For Ben, The Placeholder isn’t designed to convert the immovable or to wage war against people determined not to listen. He knows there are minds that won’t shift - not yet, maybe not ever, and he’s made peace with that truth. Instead, he writes for those standing at the threshold. People who are curious but unsure, compassionate yet without firsthand personal relationships that help bring clarity and understanding. The sort of people whose assumptions come not from malice, but simply from a lack of personal connection.

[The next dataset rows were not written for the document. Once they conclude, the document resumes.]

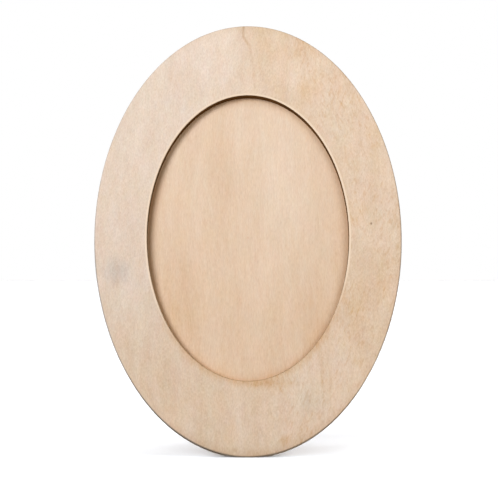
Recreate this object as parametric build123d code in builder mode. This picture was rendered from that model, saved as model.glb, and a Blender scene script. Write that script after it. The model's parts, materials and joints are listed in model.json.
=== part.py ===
from build123d import *
import os
from math import atan2, cos, degrees, hypot, radians, sin, tan

# Oval plywood picture frame, standing on its own fold-out leg.
# Millimetres. +Z up, the face looks towards -Y, X runs across the face.
# The origin is on the floor, in the middle of the frame's footprint.

# ---------------------------------------------------------------- dimensions
lean = 12.0             # how far the face leans back from upright, degrees
leg_spread = 24.0       # angle between the open leg and the back panel, degrees

oval_a = 89.0           # half width of the outer oval
oval_b = 127.5          # half height of the outer oval
foot_lift = 0.5         # the oval's foot stands this high at the face; it rests on its back half
window_a = 58.5         # half width of the opening
window_b = 84.5         # half height of the opening
rebate_a = 64.0         # half width of the rebate behind the opening
rebate_b = 89.5         # half height of the rebate
panel_gap = 0.5         # play of the back panel in the rebate, all round

face_t = 6.0            # front ring, plywood
rear_t = 4.0            # rear ring, plywood
panel_t = 3.6           # back panel, plywood
block_t = 4.0           # hinge block, plywood
leg_t = 3.6             # leg, plywood
outer_arris = 0.8       # sanded round on the outer front edge
window_arris = 0.6      # sanded round on the edge of the opening
back_arris = 0.5        # broken edge at the back
kerf_ease = 0.3         # broken edges of the small plywood pieces

hinge_s = 188.0         # height of the hinge pin, up the face from the oval's foot
leaf_t = 0.9            # hinge sheet
leaf_w = 25.0           # hinge length, across the frame
leaf_reach = 12.0       # from the pin to the end of a leaf
barrel_r = 1.7          # outside radius of the knuckles
bore_r = 0.85           # bore of the knuckles
pin_r = 0.8             # hinge pin
pin_head_r = 1.25
pin_head_t = 0.5
knuckle_gap = 0.2
middle_knuckle = 8.8    # length of the leg leaf's knuckle
leaf_edge = 2.0         # where a leaf's sheet starts, from the pin
wood_edge = 2.2         # where the wood starts, from the pin
tongue_w = 5.2          # stop tongue that lies on the block's leaf when the leg is open
tongue_t = 0.8
tongue_reach = 7.5
tongue_gap = 0.1

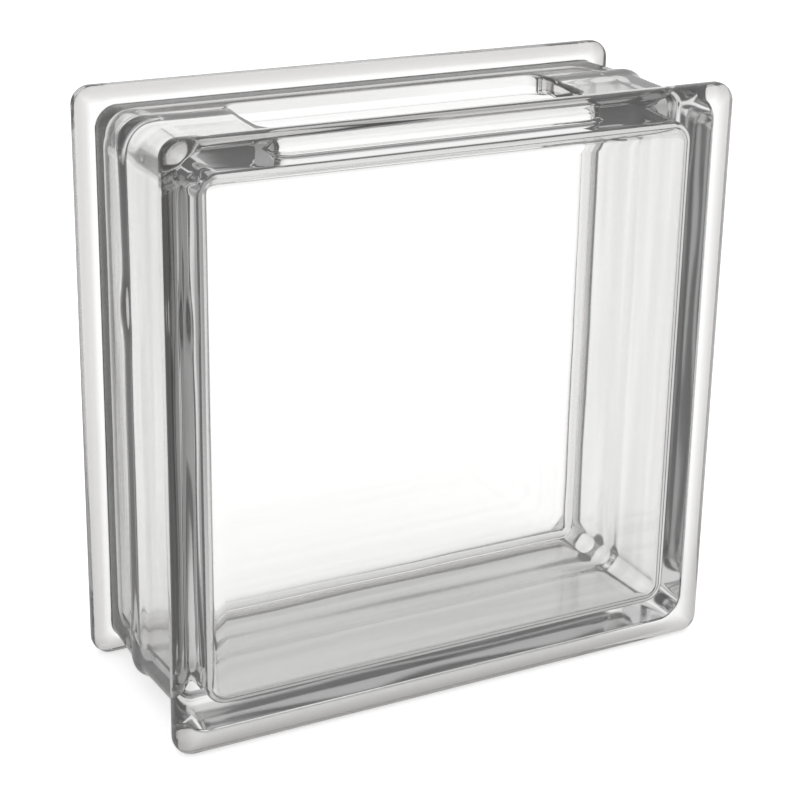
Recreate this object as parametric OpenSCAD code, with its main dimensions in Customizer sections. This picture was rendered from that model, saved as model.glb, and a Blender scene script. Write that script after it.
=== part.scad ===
// Hollow glass block with a filling slot in its top side.
// Two pressed shells are fused along a seam, so the block is one piece of glass.
// X runs across the faces, Y from the front face to the back face, and Z up.
// The origin is in the middle of the underside.

/* [Block] */
// Width of the faces, over the rims
block_w = 190; // [150:1:300]
// Height of the faces, over the rims
block_h = 190; // [150:1:300]
// Thickness from the front face to the back face
block_d = 80; // [70:1:100]

/* [Rims] */
// How far each rim stands out beyond the groove behind it
rim_step = 5.5; // [4:0.5:7]
// Thickness of each rim along Y
rim_t = 8; // [6:0.5:10]
// Corner radius of the rims, seen from the front
rim_corner_r = 6; // [5:0.5:12]
// Rounding of the edge between a face and its rim
face_edge_r = 4; // [2:0.5:4.5]
// Rounding of the outer edge at the back of a rim, as far as the rim's thickness leaves room
rim_edge_r = 3; // [1:0.5:3.5]
// Fillet between the back of a rim and the groove, as far as the rim's step leaves room
groove_fillet_r = 2; // [1:0.5:3]

/* [Walls] */
// Thickness of the two panes
pane_t = 8; // [5:0.5:12]
// Thickness of the side walls
wall_t = 6.5; // [5:0.5:10]
// Draft of each shell: how much further out the side walls stand at the seam
seam_rise = 1; // [0.5:0.5:3]
// Corner radius of the side walls at the grooves, seen from the front
wall_corner_r = 7; // [5:0.5:14]
// Corner radius of the cavity at the panes, seen from the front
cavity_corner_r = 7; // [6:0.5:14]
// Fillet between the panes and the inside of the side walls
cavity_fillet_r = 5.5; // [3:0.5:6.5]

/* [Seam] */
// How far behind the middle of the block the seam lies, as the front shell is the deeper one
seam_offset = 7; // [0:1:12]
// Radius of the fused bead that runs round the seam, outside and inside
bead_r = 3; // [2:0.5:4]
// How far the bead stands out of the outside of the wall
bead_proud = 0.8; // [0.3:0.1:1.2]
// How far the bead stands out of the inside of the wall
inner_bead_proud = 0.3; // [0.2:0.1:0.8]

/* [Filling slot] */
// Length of the slot in the top side, along X
slot_l = 110; // [80:1:120]
// Width of the slot along Y, centred between the faces
slot_w = 30; // [20:1:36]
// Corner radius of the slot
slot_corner_r = 5; // [3:0.5:8]

/* [Hidden] */
$fn = 64;
glass_colour = [0.86, 0.89, 0.88, 0.45];
middle_depth = block_d / 2;
seam_depth = middle_depth + seam_offset;
// The least flat stretch on the outside of a rim, between its two rounded edges
rim_flat = 0.5;
back_edge_r = min(rim_edge_r, rim_t - face_edge_r - rim_flat);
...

What he hopes is simple and profoundly human, that audiences might recognise something of themselves in the characters onstage, and in doing so, allow empathy to slip in through the side door. He wants them to leave with softened edges; perhaps a little more courage to stand beside trans and gender diverse people and a willingness to do so if required around others in their own lives. If he can open a single window in someone’s understanding, give them a new way to see a neighbour, a colleague, a stranger - then the play has already done its work. Because The Placeholder isn’t an argument. It’s an invitation. And Ben hopes people will accept it.
The image that stays with me from our chat is a man who has lived a life of self-interrogation, transition, humour, and resilience. Someone who is joyfully, and quietly certain of who he is.
I hope I captured this in my pictures of him (when I finally did raise my camera lens). And if there’s one thread that runs through every minute we spoke, it’s that visibility isn’t about being looked at. It’s about being known.
And Ben, in his work, offers that knowing to others with remarkable generosity.
The Placeholder by Ben MacEllen, premieres at fortyfivedownstairs, Melbourne, from 27 January to 8 February 2026, Presented by Midsumma Festival.